As someone who has taken on the pandemic uniform of sweatpants, slippers, and unwashed hair, Bridgerton is the perfect escapist show. The beautiful, sparkling gowns and carefully constructed hairstyles remind me of the fun of dressing up for social events and meeting new people. The show’s 19th century setting is particularly entertaining and convincing because of its adherence to 19th century social conventions (as far as I’m aware of them).

            From the costumes to the dialogue to the social rules that control the lives of the characters, these conventions provide some structure and consistency to the show. For example, the young women in the show carry “dance cards” to the balls, which their potential partners must write their names on to secure a dance that night. The suitors come to the women’s homes, bringing flowers and gifts to express their interest. The whole process of proposals, engagements, and weddings also follow 19th century customs and are organized by the couples’ parents. These customs, while antiquated and often sexist, create opportunities for drama — who is dancing with whom, what gifts do the suitors bring and whom are they visiting, how and when are the weddings arranged? In this way, the conventions in Bridgerton are the template upon which the excitement of the show builds. They might not be the most obviously important part of Bridgerton, but the conventions of the social season guide the events of the characters’ lives.

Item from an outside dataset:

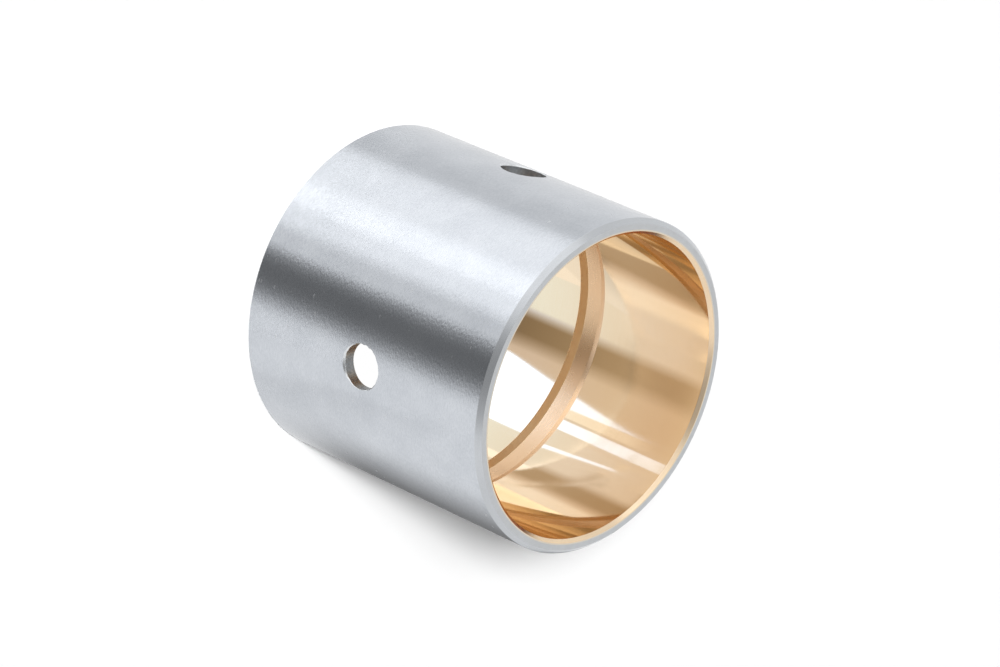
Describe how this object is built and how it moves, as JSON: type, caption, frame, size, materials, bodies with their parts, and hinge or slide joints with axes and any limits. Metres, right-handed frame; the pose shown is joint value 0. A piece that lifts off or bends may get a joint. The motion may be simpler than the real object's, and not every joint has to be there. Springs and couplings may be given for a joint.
{
  "type": "bushing",
  "caption": "Steel-backed bronze sleeve bushing with an annular oil groove in the bore and radial oil holes through the wall.",
  "frame": {"origin": "centre of the lower end face, on the axis of the bore", "axes": "+Z along the bore, out of the upper end; the first oil hole faces -Y, and the second is 100 degrees round from it, near -X"},
  "size_m": [0.055, 0.055, 0.052],
  "materials": {
    "steel": "fine ground outside and faced ends, satin",
    "bronze": "bored smooth, bright in the bore and duller in the oil groove"
  },
  "bodies": {
    "root": {"steel_shell": "steel", "bronze_lining": "bronze"}
  },
  "joints": []
}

            Similarly, the conventions of a paper play an important role in guiding the writer, although they might not seem as vital as thesis, evidence, or analysis. Just as the different social events, customary language, clothing, and backdrops in Bridgerton must be historically accurate, the sections of a paper, the tone and voice, the formatting, and citation style must follow the discipline-specific conventions. A history paper that used APA citations or a scientific article without a detailed methods section would stick out like a scene in Bridgerton in which the costumes suddenly became skinny jeans and tank tops or the characters decided to meet each other on dating apps instead of in ballrooms. The conventions of a certain field might seem tedious or unnecessary, but a well-crafted paper and a well-crafted period piece must both be consistent in their customs.

            The next time you find yourself cursing the process of checking citations, confirming that you’re using the correct voice, or redoing your paper’s format, try thinking of yourself as the director of a period piece like Bridgerton, where the details make a difference. Ultimately, adherence to proper conventions make your paper consistent and ensure that all the important information gets to your reader.